S3: if the experimenter sees at least one 6 they make their announcement and randomly choose one of the 6s to remove. Here P = 1/11

S4: if the experimenter sees at least one 6 they make their announcement and *choose according to some arbitrary rule *one of the 6s to remove.

An example of the arbitrary rule: suppose the dice are of different colours, say red and green (or otherwise distinguisable).

If the red die is 6 it is removed, otherwise green (which must be 6) is removed

Here if you see a green die removed P = 0
And if you see a red die removed P = 2/11

S5: the experimenter announces the highest value they see, in this case it just happened to be 6. Here P = 1/11 (but note, for example, if they had announced “at least one 5” P(remaining dice is also 5) = 1/9

S6: the experimenter arbitrarily chooses one die and announces its value, in this case it just happened to be 6. Here P = 1/6
Of these several possibilities, only S3 and S6 seem to me to be reasonable readings of the puzzle. But S6 is no puzzle at all because the outcomes of the two dice are independent, knowing that a 6 was shown on an arbitrarily chosen die is no more use than knowing its colour.

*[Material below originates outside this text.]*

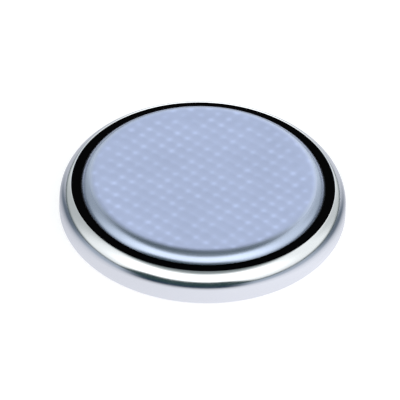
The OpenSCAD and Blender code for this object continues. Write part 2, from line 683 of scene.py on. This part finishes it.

Are there other “reasonable” readings that I am missing?

This is why people fail on tests and then argue with the professor until they are blue in the face:

Two dice, one roll. There is nothing in the problem about any rolls that happened earlier, or subsequent rolls. The problem restricts itself to a single roll of two dice.

As it happens on this roll at least one of the dice came up with a six. (unless the experimenter is a lying scumbag in which case this is a psychology experiment, not a probability one)

If only one of the dice was a six it is removed and you are shown the other non-six dice, else both are sixes and one or other is removed. There is nothing in then problem about which of the two was a six, or which is removed when both are a six, so under the problem’s conditions these factors are arbitrary.

If you take the problem at face value it is an easy conditional probability problem-answer: 1/11

If you feel compelled to consider all possibilities which were not explicitly excluded in the problem description you will likely fail the test. No amount of arguing will turn your D- into a B+. Solve the problem you are given, not the set of all problems that are vaguely similar.

In my post immediately before yours I proposed two strategies, S3 and S6, both of which correspond to “face value” readings of the question but lead to two different answers (S3 -> 1/11 , S6 -> 1/6).

I don’t like S6 because to my mind that leaves us with a non-puzzle, but then again 1/6 was one of the possible multi-choice answers and 1/11 wasn’t.

On a test that’s a good idea. It’s also a good idea at work. On a math puzzle designed specifically to generate multiple interpretations it’s failing to get the joke.

In this case, “the problem we are actually given” is, in fact “a set of problems that are all vaguely similar”.

Or how about this one? I ask you a randomly-selected probability question. What are the odds that the answer to my question is 6?

Assumptions, again. You are assuming that that is the rule, but it does not say so in the OP. As has been pointed out, one of the dice could have been chosen at random, and just happened to be a 6. Just as reasonable as your assumption, but it yields a different answer.

Right: we’re not considering the interpretation that’s clearly incorrect* - and so noted by the OP.

*Under the specification that “at least one of the dice is a 6”, the two rolls are clearly not independent, so the 1/6 answer cannot be right.

That’s not “clearly” at all, since there are ways to ensure that at least one die is a 6 while still retaining independence.

In the OP it says “A 6 is removed, and you are ten [sic] shown the other die.” This covers what ticker posted.

Or chosen according to a scheme that prefers small numbers, or red dice on even-numbered days - or by any of a vast number of arcane schemes not mentioned in the OP.

I’d be interested to hear how this is possible while conforming to the OP.

No. If you see a red die removed P = 1/6.

You may have guessed P = 2/11 because the average of the two cases must be 1/11. But it is the weighted average that will be 1/11 and red reveals outnumber green reveals 6 to 5.

It doesn’t say that whoever-it-is must tell you if there’s at least one six, as **ticker **suggests. It just says that on this occasion they did.

You’re right in all respects.

ETA: I jumped rather hopefully to that answer (2/11) because it was one of the multi-choice options in the OP (and I had some meta-point floating around in my head somewhere).

To think that the person rolling the dice would only make the statement “At least one is a 6.” under restricted circumstances such as only when the dice were a 6 and a 3 is perverse.

You may as well go whole hog and consider the situation that the roller is lying and there is no 6 at all! If that is the case, then the poser would have to include an insane number of “axioms” about the problem. “The roller isn’t lying, I’m not lying about the roller, I’m not lying about not lying about the roller.” Etc. Where will it end?

Taking the statements to mean what they say avoids all this nonsense. And that is definitely not ambiguous like the boy/girl problem.

You can always be a nitpicker and get into “What is the mean of the word ‘is’?” weirdness. But then you should avoid all posed problems entirely. You’ll go crazy finding fault with everything.